**Exercise task**
Below are some records; reproduce every one of them exactly.

(Dataset excerpt)
+ + + + +

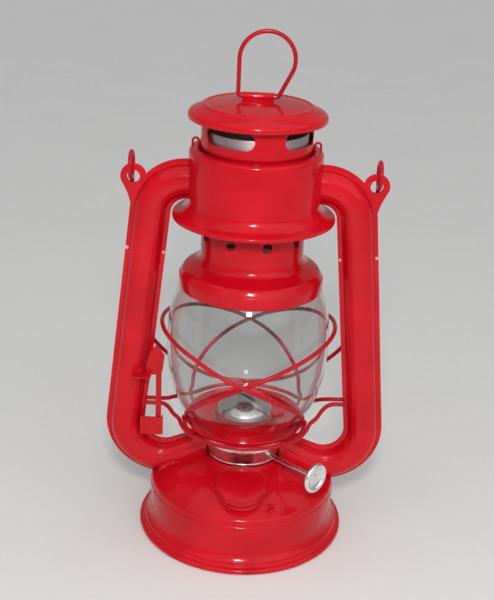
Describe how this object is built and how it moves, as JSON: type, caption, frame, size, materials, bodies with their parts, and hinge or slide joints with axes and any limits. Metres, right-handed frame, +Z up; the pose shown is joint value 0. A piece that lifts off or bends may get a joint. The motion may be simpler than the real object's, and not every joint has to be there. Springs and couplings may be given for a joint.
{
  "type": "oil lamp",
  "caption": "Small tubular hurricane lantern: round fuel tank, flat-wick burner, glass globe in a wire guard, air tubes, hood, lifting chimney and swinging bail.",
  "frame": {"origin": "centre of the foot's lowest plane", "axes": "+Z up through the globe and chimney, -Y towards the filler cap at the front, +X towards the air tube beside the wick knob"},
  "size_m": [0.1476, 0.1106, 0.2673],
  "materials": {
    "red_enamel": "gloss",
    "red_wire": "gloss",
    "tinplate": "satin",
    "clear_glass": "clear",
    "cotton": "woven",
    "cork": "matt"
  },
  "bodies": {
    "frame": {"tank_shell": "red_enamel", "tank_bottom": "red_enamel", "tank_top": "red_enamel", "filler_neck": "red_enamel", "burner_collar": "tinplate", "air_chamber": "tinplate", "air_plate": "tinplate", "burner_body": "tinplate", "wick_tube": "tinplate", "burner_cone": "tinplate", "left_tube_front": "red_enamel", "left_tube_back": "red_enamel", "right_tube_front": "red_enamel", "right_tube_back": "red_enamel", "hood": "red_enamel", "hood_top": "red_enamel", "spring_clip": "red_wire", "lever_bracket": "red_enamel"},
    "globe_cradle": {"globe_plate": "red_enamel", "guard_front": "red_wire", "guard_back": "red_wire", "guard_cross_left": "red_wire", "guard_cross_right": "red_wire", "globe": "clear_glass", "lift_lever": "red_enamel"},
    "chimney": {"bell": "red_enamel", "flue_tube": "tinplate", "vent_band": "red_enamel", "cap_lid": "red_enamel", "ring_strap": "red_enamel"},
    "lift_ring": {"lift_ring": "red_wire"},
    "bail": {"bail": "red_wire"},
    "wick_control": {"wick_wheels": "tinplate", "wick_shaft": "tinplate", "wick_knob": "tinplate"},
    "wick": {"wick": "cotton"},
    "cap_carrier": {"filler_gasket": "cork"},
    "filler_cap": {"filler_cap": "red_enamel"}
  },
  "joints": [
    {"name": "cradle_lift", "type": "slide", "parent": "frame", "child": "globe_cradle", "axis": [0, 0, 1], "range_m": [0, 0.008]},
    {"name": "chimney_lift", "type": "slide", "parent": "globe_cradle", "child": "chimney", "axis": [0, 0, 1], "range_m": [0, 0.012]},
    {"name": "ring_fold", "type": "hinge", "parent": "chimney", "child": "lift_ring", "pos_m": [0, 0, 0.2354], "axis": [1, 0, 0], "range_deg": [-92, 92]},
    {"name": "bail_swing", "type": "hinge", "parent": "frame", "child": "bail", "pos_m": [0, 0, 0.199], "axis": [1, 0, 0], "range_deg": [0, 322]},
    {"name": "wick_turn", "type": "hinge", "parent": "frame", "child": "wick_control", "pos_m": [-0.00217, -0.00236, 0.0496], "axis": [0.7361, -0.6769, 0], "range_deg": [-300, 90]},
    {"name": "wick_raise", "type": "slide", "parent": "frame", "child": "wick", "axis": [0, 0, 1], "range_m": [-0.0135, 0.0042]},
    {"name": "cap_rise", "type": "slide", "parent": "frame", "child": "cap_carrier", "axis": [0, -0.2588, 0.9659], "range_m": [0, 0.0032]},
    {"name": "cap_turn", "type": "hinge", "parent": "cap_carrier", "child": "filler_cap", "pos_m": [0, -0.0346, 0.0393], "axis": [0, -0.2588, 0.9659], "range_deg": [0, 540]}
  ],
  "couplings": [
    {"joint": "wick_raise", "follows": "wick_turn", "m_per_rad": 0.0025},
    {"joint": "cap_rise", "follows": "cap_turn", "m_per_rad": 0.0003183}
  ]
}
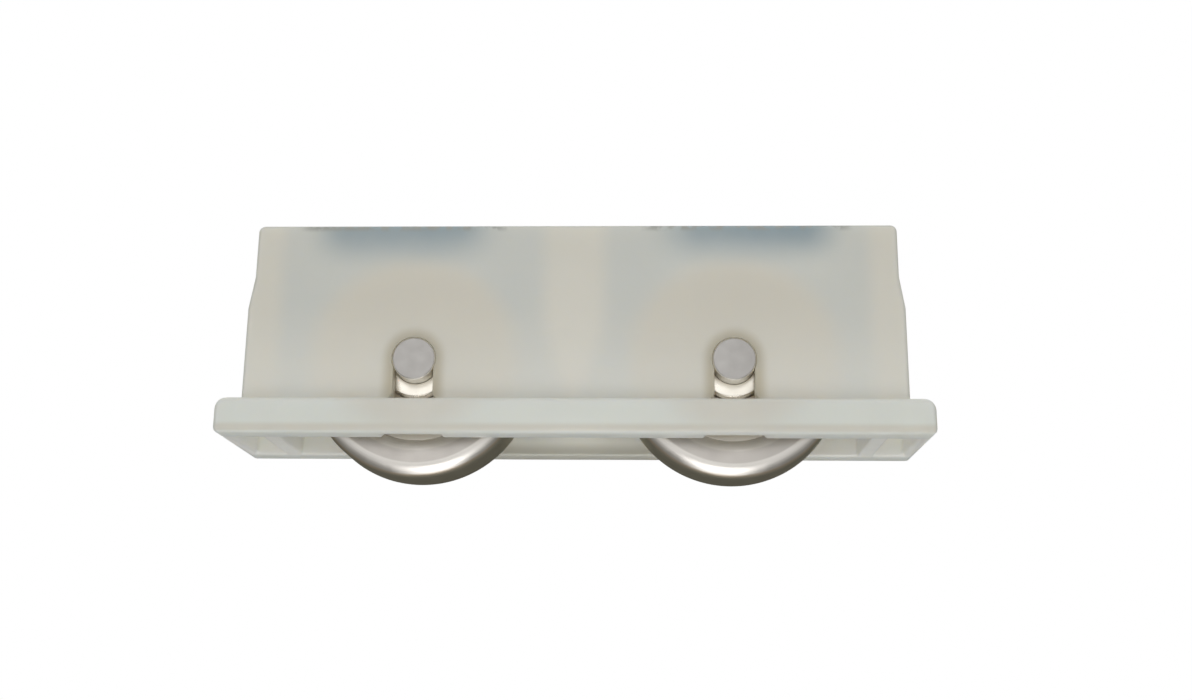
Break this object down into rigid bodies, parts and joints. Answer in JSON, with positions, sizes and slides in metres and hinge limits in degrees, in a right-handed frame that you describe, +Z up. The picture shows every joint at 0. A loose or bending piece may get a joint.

+ + + + +

**Exercise solution**
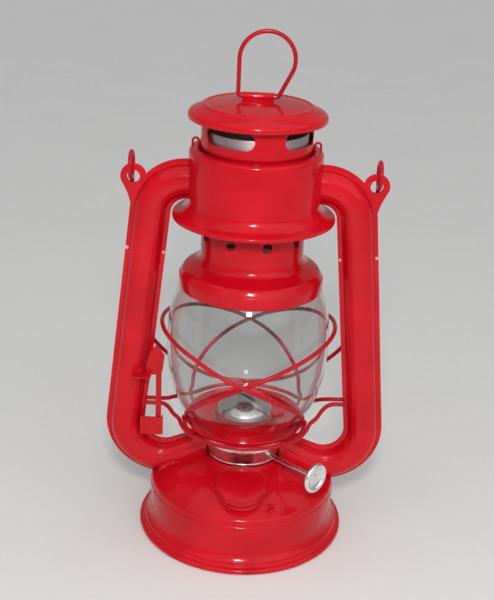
Describe how this object is built and how it moves, as JSON: type, caption, frame, size, materials, bodies with their parts, and hinge or slide joints with axes and any limits. Metres, right-handed frame, +Z up; the pose shown is joint value 0. A piece that lifts off or bends may get a joint. The motion may be simpler than the real object's, and not every joint has to be there. Springs and couplings may be given for a joint.
{
  "type": "oil lamp",
  "caption": "Small tubular hurricane lantern: round fuel tank, flat-wick burner, glass globe in a wire guard, air tubes, hood, lifting chimney and swinging bail.",
  "frame": {"origin": "centre of the foot's lowest plane", "axes": "+Z up through the globe and chimney, -Y towards the filler cap at the front, +X towards the air tube beside the wick knob"},
  "size_m": [0.1476, 0.1106, 0.2673],
  "materials": {
    "red_enamel": "gloss",
    "red_wire": "gloss",
    "tinplate": "satin",
    "clear_glass": "clear",
    "cotton": "woven",
    "cork": "matt"
  },
  "bodies": {
    "frame": {"tank_shell": "red_enamel", "tank_bottom": "red_enamel", "tank_top": "red_enamel", "filler_neck": "red_enamel", "burner_collar": "tinplate", "air_chamber": "tinplate", "air_plate": "tinplate", "burner_body": "tinplate", "wick_tube": "tinplate", "burner_cone": "tinplate", "left_tube_front": "red_enamel", "left_tube_back": "red_enamel", "right_tube_front": "red_enamel", "right_tube_back": "red_enamel", "hood": "red_enamel", "hood_top": "red_enamel", "spring_clip": "red_wire", "lever_bracket": "red_enamel"},
    "globe_cradle": {"globe_plate": "red_enamel", "guard_front": "red_wire", "guard_back": "red_wire", "guard_cross_left": "red_wire", "guard_cross_right": "red_wire", "globe": "clear_glass", "lift_lever": "red_enamel"},
    "chimney": {"bell": "red_enamel", "flue_tube": "tinplate", "vent_band": "red_enamel", "cap_lid": "red_enamel", "ring_strap": "red_enamel"},
    "lift_ring": {"lift_ring": "red_wire"},
    "bail": {"bail": "red_wire"},
    "wick_control": {"wick_wheels": "tinplate", "wick_shaft": "tinplate", "wick_knob": "tinplate"},
    "wick": {"wick": "cotton"},
    "cap_carrier": {"filler_gasket": "cork"},
    "filler_cap": {"filler_cap": "red_enamel"}
  },
  "joints": [
    {"name": "cradle_lift", "type": "slide", "parent": "frame", "child": "globe_cradle", "axis": [0, 0, 1], "range_m": [0, 0.008]},
    {"name": "chimney_lift", "type": "slide", "parent": "globe_cradle", "child": "chimney", "axis": [0, 0, 1], "range_m": [0, 0.012]},
    {"name": "ring_fold", "type": "hinge", "parent": "chimney", "child": "lift_ring", "pos_m": [0, 0, 0.2354], "axis": [1, 0, 0], "range_deg": [-92, 92]},
    {"name": "bail_swing", "type": "hinge", "parent": "frame", "child": "bail", "pos_m": [0, 0, 0.199], "axis": [1, 0, 0], "range_deg": [0, 322]},
    {"name": "wick_turn", "type": "hinge", "parent": "frame", "child": "wick_control", "pos_m": [-0.00217, -0.00236, 0.0496], "axis": [0.7361, -0.6769, 0], "range_deg": [-300, 90]},
    {"name": "wick_raise", "type": "slide", "parent": "frame", "child": "wick", "axis": [0, 0, 1], "range_m": [-0.0135, 0.0042]},
    {"name": "cap_rise", "type": "slide", "parent": "frame", "child": "cap_carrier", "axis": [0, -0.2588, 0.9659], "range_m": [0, 0.0032]},
    {"name": "cap_turn", "type": "hinge", "parent": "cap_carrier", "child": "filler_cap", "pos_m": [0, -0.0346, 0.0393], "axis": [0, -0.2588, 0.9659], "range_deg": [0, 540]}
  ],
  "couplings": [
    {"joint": "wick_raise", "follows": "wick_turn", "m_per_rad": 0.0025},
    {"joint": "cap_rise", "follows": "cap_turn", "m_per_rad": 0.0003183}
  ]
}
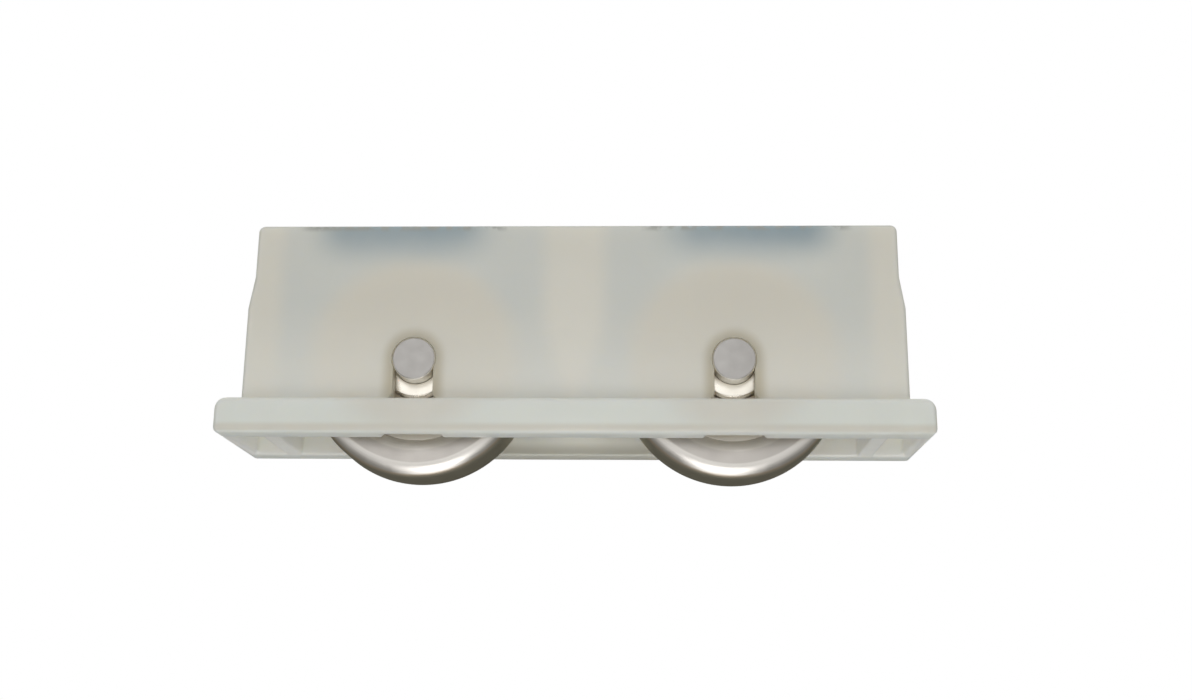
Break this object down into rigid bodies, parts and joints. Answer in JSON, with positions, sizes and slides in metres and hinge limits in degrees, in a right-handed frame that you describe, +Z up. The picture shows every joint at 0. A loose or bending piece may get a joint.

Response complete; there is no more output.